## Stated exercise
Everything from the line containing "rear_axle_frame();" to the line containing "record = json.load(file)", both lines included, must be copied exactly; nothing else should be.

________________________

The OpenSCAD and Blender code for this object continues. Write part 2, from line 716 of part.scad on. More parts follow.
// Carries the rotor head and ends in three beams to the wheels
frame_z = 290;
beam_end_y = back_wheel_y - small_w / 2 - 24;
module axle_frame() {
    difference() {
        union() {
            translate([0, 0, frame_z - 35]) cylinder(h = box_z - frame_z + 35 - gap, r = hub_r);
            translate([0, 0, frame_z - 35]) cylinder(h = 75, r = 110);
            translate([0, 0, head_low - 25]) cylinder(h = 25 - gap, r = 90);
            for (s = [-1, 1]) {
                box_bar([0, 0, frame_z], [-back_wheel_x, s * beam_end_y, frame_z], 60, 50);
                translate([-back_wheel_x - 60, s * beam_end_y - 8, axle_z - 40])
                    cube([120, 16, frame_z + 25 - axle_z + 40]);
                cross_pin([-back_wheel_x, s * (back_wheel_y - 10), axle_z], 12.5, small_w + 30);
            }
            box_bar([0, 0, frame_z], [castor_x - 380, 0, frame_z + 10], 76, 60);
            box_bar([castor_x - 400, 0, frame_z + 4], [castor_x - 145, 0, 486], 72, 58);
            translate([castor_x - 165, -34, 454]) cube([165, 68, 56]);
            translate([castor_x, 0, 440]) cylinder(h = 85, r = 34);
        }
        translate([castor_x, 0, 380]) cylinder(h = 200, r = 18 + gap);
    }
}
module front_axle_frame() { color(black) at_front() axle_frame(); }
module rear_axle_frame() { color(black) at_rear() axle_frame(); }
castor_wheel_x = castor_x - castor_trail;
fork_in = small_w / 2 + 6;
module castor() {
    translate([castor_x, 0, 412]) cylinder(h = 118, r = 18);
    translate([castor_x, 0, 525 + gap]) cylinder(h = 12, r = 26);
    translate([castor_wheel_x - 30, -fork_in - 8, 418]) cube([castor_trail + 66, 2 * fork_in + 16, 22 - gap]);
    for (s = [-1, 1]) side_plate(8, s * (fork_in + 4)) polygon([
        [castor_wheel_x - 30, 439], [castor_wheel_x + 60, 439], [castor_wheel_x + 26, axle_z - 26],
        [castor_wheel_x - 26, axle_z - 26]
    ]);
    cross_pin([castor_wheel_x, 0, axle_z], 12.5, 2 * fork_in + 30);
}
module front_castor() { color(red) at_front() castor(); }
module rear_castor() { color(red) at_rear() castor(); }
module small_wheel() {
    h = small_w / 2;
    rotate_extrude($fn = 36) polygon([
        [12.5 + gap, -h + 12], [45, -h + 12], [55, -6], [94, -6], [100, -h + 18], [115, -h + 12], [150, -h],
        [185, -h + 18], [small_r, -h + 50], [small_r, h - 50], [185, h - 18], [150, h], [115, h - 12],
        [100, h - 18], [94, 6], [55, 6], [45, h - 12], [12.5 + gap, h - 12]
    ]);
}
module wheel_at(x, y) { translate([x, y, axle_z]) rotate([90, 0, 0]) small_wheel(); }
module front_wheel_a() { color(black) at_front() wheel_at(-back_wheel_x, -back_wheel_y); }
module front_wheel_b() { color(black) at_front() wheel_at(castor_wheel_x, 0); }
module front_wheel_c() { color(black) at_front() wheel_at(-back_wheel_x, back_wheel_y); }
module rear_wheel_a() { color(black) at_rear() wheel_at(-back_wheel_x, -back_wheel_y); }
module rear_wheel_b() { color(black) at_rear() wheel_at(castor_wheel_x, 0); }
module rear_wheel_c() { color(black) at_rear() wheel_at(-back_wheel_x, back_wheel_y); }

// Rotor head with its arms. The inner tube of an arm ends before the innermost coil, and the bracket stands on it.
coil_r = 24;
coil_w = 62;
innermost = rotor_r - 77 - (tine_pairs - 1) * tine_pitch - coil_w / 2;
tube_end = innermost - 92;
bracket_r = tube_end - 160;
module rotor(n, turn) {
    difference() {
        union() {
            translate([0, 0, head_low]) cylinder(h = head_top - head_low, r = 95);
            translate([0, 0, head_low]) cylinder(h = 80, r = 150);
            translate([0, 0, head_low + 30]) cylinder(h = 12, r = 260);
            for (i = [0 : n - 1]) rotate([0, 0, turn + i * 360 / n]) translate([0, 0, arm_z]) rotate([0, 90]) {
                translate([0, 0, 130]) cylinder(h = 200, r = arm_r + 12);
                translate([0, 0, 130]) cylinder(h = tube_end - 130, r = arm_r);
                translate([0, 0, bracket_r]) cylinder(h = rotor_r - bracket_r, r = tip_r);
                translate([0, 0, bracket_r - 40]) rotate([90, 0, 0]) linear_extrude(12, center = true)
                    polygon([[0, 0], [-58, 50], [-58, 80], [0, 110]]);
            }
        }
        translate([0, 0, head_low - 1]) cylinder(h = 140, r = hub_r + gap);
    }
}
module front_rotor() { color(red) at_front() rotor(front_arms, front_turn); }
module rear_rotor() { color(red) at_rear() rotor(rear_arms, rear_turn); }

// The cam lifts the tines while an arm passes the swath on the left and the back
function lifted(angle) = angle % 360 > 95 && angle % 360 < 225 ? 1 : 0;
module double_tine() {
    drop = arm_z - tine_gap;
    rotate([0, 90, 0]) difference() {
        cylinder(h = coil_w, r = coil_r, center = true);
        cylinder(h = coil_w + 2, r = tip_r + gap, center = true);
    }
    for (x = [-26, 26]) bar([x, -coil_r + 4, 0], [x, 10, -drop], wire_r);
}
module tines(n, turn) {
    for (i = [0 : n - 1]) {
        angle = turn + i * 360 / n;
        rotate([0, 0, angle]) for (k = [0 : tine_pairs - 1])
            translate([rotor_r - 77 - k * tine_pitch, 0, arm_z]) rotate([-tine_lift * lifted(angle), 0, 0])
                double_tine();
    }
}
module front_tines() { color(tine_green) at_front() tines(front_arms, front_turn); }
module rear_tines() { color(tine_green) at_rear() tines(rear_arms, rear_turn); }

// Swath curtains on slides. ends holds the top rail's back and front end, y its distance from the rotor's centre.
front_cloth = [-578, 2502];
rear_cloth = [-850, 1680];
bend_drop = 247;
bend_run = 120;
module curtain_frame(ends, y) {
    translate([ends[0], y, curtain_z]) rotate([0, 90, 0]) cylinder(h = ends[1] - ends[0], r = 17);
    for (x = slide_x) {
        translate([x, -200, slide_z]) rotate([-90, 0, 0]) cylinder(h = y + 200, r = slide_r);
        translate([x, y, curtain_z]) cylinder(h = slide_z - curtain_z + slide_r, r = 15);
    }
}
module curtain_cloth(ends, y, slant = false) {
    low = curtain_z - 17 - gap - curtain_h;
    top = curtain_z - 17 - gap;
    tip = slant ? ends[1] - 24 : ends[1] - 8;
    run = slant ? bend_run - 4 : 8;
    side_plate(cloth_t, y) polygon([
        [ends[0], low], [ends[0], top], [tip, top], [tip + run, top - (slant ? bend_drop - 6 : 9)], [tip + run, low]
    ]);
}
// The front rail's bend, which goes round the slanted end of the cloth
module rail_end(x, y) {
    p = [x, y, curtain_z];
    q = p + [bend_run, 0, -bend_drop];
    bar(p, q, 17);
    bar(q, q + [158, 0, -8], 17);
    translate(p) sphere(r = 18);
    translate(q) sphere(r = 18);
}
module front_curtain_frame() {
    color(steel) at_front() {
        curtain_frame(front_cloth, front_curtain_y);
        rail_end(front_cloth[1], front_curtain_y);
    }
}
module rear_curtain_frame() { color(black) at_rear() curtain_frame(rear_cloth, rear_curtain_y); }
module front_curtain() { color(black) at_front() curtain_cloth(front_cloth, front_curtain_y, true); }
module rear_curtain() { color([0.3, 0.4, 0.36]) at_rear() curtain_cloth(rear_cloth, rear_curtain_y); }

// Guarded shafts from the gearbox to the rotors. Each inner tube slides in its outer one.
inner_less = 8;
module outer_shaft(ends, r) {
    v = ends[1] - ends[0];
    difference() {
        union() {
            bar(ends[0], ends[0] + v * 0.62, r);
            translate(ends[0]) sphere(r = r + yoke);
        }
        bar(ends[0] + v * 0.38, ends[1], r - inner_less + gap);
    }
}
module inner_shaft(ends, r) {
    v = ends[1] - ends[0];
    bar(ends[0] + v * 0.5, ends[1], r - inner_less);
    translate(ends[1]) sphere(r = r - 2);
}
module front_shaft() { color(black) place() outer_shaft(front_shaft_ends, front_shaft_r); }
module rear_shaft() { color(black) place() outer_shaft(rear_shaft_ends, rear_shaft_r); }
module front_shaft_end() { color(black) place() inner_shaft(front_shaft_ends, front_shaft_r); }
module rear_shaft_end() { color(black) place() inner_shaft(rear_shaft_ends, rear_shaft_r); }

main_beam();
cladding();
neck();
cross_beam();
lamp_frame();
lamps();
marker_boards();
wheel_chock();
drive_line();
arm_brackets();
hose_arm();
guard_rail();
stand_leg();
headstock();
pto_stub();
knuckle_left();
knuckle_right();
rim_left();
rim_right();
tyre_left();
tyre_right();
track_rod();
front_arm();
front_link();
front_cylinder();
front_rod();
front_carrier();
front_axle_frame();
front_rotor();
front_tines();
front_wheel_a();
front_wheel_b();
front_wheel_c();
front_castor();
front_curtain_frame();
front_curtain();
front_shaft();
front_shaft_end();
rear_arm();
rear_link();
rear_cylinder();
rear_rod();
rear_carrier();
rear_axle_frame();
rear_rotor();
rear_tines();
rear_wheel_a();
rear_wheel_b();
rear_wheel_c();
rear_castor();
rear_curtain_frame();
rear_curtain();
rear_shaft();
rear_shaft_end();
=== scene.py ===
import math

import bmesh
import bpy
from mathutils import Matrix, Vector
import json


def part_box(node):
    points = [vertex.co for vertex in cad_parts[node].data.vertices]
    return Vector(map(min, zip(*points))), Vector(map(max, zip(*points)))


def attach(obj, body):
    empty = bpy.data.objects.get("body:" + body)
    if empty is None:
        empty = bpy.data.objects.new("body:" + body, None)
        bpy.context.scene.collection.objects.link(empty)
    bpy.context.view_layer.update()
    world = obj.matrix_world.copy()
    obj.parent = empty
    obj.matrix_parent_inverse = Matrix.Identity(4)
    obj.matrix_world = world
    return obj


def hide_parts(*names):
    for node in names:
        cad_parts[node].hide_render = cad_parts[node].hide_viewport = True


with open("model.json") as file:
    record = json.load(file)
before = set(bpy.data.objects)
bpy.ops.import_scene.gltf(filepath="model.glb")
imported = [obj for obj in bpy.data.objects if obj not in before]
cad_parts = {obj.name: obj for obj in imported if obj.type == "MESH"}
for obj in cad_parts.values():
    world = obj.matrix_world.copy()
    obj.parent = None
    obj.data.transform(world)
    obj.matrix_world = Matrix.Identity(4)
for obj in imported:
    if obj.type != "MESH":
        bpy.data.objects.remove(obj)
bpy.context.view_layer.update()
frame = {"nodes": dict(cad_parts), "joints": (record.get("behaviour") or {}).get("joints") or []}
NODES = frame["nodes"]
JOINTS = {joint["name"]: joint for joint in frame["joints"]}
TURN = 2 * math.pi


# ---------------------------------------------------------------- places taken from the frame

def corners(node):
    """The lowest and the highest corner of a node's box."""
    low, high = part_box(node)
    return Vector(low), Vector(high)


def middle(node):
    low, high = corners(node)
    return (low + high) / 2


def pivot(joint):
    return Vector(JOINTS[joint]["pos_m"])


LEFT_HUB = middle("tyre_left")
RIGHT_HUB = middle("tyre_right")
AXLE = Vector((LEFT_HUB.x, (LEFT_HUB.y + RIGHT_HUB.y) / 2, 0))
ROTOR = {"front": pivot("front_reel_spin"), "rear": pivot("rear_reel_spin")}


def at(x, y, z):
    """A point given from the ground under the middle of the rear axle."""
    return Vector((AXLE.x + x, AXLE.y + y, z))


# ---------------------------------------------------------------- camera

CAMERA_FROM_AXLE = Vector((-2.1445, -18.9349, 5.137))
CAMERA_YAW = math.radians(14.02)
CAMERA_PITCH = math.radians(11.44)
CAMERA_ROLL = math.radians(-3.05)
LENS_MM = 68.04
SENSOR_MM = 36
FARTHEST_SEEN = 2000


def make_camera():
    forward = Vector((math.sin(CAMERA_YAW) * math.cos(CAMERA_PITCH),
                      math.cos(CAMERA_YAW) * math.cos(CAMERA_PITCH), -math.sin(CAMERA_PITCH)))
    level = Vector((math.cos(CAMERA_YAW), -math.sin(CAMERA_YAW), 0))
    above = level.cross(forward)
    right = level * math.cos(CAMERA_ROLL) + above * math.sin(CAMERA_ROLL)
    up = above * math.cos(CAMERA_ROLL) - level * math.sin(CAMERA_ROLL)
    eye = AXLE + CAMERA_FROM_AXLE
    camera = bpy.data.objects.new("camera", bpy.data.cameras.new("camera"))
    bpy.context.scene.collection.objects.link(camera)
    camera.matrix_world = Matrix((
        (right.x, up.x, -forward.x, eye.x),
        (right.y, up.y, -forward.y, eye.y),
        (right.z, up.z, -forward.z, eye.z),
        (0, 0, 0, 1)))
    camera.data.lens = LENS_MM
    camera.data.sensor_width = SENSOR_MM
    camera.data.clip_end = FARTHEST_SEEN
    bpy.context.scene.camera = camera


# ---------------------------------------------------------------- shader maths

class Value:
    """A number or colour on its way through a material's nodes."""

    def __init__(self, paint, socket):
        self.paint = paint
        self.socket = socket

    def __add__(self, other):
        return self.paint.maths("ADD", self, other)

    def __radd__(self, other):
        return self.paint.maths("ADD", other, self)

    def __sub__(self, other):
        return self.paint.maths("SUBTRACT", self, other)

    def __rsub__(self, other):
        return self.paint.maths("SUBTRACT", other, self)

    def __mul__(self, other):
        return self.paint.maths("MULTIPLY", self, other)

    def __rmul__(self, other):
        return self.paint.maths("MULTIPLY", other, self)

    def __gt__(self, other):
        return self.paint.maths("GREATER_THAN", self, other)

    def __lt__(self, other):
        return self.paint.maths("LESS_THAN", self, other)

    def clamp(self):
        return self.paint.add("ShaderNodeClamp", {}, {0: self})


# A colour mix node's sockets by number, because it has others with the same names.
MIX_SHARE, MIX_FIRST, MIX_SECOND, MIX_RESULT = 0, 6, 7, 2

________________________

## Full output
rear_axle_frame();
rear_rotor();
rear_tines();
rear_wheel_a();
rear_wheel_b();
rear_wheel_c();
rear_castor();
rear_curtain_frame();
rear_curtain();
rear_shaft();
rear_shaft_end();
=== scene.py ===
import math

import bmesh
import bpy
from mathutils import Matrix, Vector
import json


def part_box(node):
    points = [vertex.co for vertex in cad_parts[node].data.vertices]
    return Vector(map(min, zip(*points))), Vector(map(max, zip(*points)))


def attach(obj, body):
    empty = bpy.data.objects.get("body:" + body)
    if empty is None:
        empty = bpy.data.objects.new("body:" + body, None)
        bpy.context.scene.collection.objects.link(empty)
    bpy.context.view_layer.update()
    world = obj.matrix_world.copy()
    obj.parent = empty
    obj.matrix_parent_inverse = Matrix.Identity(4)
    obj.matrix_world = world
    return obj


def hide_parts(*names):
    for node in names:
        cad_parts[node].hide_render = cad_parts[node].hide_viewport = True


with open("model.json") as file:
    record = json.load(file)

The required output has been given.